If it was near the first of the month, we took the Escort. Mid-month when we were feeling bucks up, we’d go with the truck.
Glenn was a dry fly guy to his core. I had been trained in similar fashion but was dabbling in the dark arts of subsurface fishing, so when one of us was catching the other was often fishing.
He was also a Dallas Cowboys fan. They were suffering through a particularly bad season one year in the mid-90s, and as we drove from river to river we listened to the games on the radio. He lamented, and I privately gloated.
I wandered back east but Glenn stayed put, eventually becoming a fairly big name in the New Mexico newspaper world. He wrote about fly-fishing for the Albuquerque Tribune and about everything for the Santa Fe New Mexican, and that’s not a complete list.
Then he was off to Cameroon with the Peace Corps. And then Turkey, not in the Peace Corps. He did a stint teaching English in South Korea.
I occasionally got cryptic emails describing the fishing in places like Bulgaria, and he kept up a Facebook presence, so I had some idea of what he was doing.
More recently he was back in the Four Corners, working for the Ute tribal nation in some capacity. I think there was a wife in there too.
I’m struck — again — by how, over the years,I have spent a lot of time with fishing friends and I know next to nothing about them except they dislike fishing with dropper rigs and have a weakness for hazelnut coffee.
The other thing that stands out about Glenn was that he was the best trout spotter I have ever fished with. No scouting flies for this guy. He was almost always aiming at specific fish, where I was working specific spots. To use a sports analogy, he played man-to-man while I played zone.
I spoke to him on the phone in 2004. We reminisced about the time we were edging around a canyon pool and when he looked back all he saw was my ballcap floating on the surface. (I was underneath temporarily.)
Or the time the drunk idiots chucked rocks into the pools we were working. They were poor shots so the rocks came very close to hitting us. They also called our fly rods “fairy sticks.”
We snuck up on them later when they were cavorting in a hot spring and let the air out one of their tires. Only one. We wanted the punishment to fit the crime.

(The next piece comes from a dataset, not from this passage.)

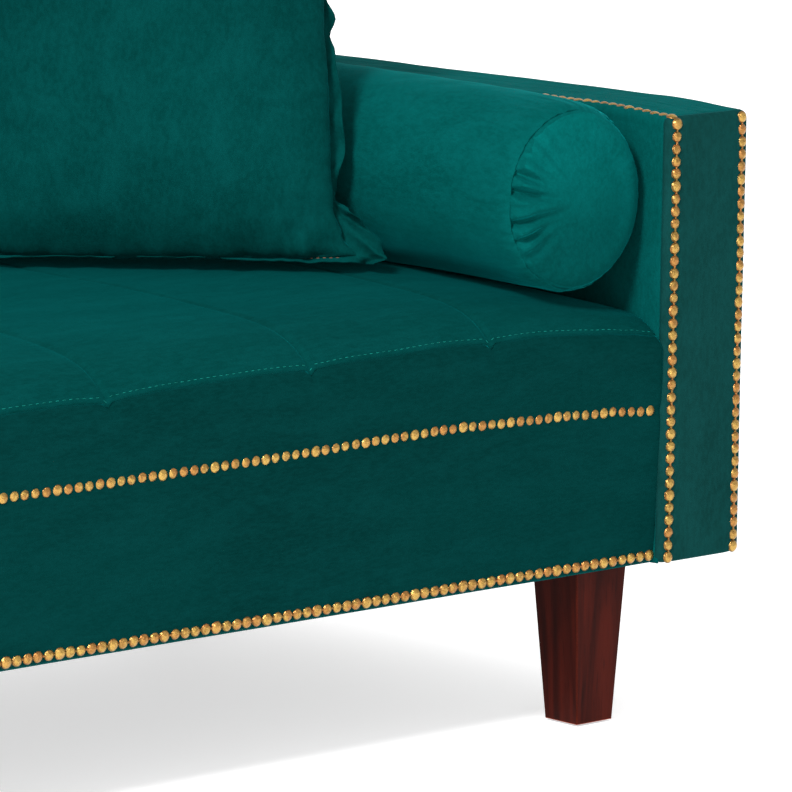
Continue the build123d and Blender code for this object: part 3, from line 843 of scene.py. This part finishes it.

They recovered enough that we encountered them later at a rustic saloon that sold flies and had a collection of brassieres attached to the ceiling. Luckily they didn’t put two and two together, probably because they were engrossed by the decor. We prudently oiled out and made our escape.
I’ll wrap this with a story about the famous New Mexico tailwater, the San Juan River.
The first time we tried it together he was doing well with miniscule dry flies, size 24 callibaetis, and long leaders tapered to 7X.
I think this was when my antipathy for what I call “specks” started. No matter what, I could not lay out my speck the way he could.
So while he was horsing big fat rainbows into the net, I was fumbling with tackle and cussing.
Finally, I tied on a big gaudy Royal Coachman fly with a pink post and about twice the normal amount of hackle. I think I bought it at the brassiere bar.
Shortening my leader to something around seven feet and 3X, I heaved it near the streamside vegetation while Glenn watched. He may have smirked a bit.
A nice rainbow, probably rejoicing at the prospect of a square meal instead of nibbling on specks, smacked the ridiculous fly and we were off.
It was big enough, and I had consumed enough beer, that Glenn kindly assisted in netting the beast. He looked at it, the fly and at me, shook his head, and said “Now that is some raggedy fly-fishing.”